Non-Fiction |
Robert Gwathmey: Non-Fiction
by Kitty Jospe
Stop to examine the painting Non-Fiction. There is something unsettling about the bright
orange and yellow harlequin whose form contrasts sharply with the soft lines of
the peach and white clothes that drape the dark-skinned children. They stare
out at us from the painting, ignoring the barbed wire that winds ominously
around the barefoot girl’s feet.
The minstrel cutout is no
happy comedic character, waiting to be animated. Rather, the yellow triangle shoes dangle at
unnatural angles, and the ghostly hands give an eerie impression. Where are the strings on the banjo? What is the story behind this empty suit with
a dashing handlebar bowtie and smiling pepsodent-white collar? Does the artist give us a clue to interpret
the upturned horseshoe? According to
Michael Kammen1 Gwathmey loved to play horseshoes, and “ultimately,
for purposes of this iconic image, we see an unsubtle symbol of good luck
ironically placed.”
You might like to compare our
oil painting with a 1945 screen print of the same title in the Goldstein
collection, “Art and the People” in Washington. That label reads: “Born in Richmond , Virginia ,
Robert Gwathmey drew upon his experience as a child in the South in his
artistic portrayals of white and black sharecroppers. In 1944 he received a
grant that permitted him to work with sharecroppers on a tobacco farm,
experiencing firsthand the realities of their daily lives.”
Gawthmey’s painting is an
invitation to find out more about the multi-faceted truth of the South and the
stark reality of sharecropping. For instance, the young girl is holding a baby,
but in reality an adult would be out in the fields working.
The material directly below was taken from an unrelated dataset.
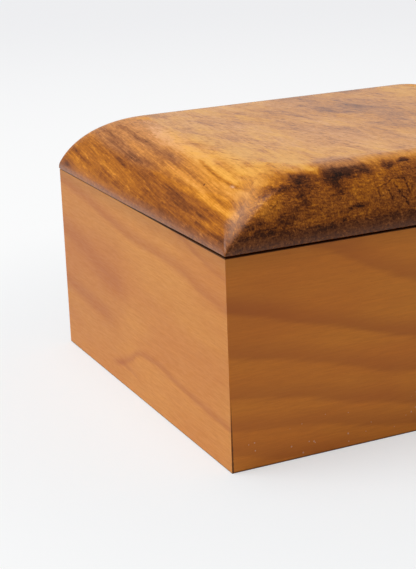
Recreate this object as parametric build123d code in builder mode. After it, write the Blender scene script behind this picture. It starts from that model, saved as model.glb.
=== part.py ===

It is clear that Gwathmey is juxtaposing
presence versus absence, real people as opposed to fictional. The child on the young girl’s left hip mimics
the empty banjo on the harlequin’s hip. The pins that hold together the stiff
elbows, knees and one shoulder of the cut-out speak of artifice, contrasting
with very real children. The girl’s bare
feet, caught in metaphorical snags of barbed wire, echo the snare of those
working in the fields, with no hope of escaping a system that keeps them
enslaved to a backbreaking future and inescapable debt.
Robert Gwathmey (1903-1988)
was an 8th-generation Virginian, gifted artist and humanist. His father, a railroad engineer, met a tragic
death in a train accident eight months
before Robert was born. One biography attributes the artist’s keen
awareness of social injustice to his youth working part-time jobs. He landed at the Philadelphia School of Fine
Arts in 1926, and won a scholarship to travel to Europe
in 1929-30. By 1930, with characteristic humor, he saw the end of his studies
as “another way to join the ranks of the unemployed, in these years of the
Depression.”
In art school he was
influenced by Honoré Daumier’s satiric work and caricatures, but after his
experience in Europe , he declared Gothic art
his favorite. Dr. Kammen in MAG ’s Seeing
America mentions the additional influences of the Barbizon
artist Jean-François Millet, known for his paintings of humble peasants.2
He was also drawn to Rouault's use of
color and Picasso's experimentation. Some of his paintings reveal his
admiration for Cubism. But above all, he
is known for his ability to render “humanity where others could not avoid
distinctions of race or class, sectional myths or parochial stereotypes."
In 1968, the year that he
retired from teaching at the Cooper Union School of Art in New York , Gwathmey explained why he never
used chiaroscuro in his art. "I was raised in Tidewater, Virginia , there where the land is flat and
the roads are wide. That's where I had all of my good times. And there you see
everything in silhouette. You see a tree from its roots up to the topmost leaf.
Whereas in some other part of the land, the Piedmont
or the mountains, you would have, we'll say, a backdrop of landscape, a
mountain as it were."3
Non-Fiction,
currently hanging in our American collection, has a striking use of color,
which creates a vivid two-dimensional scene without shadows or shadings. It
perfectly underlines the stark truth of the title.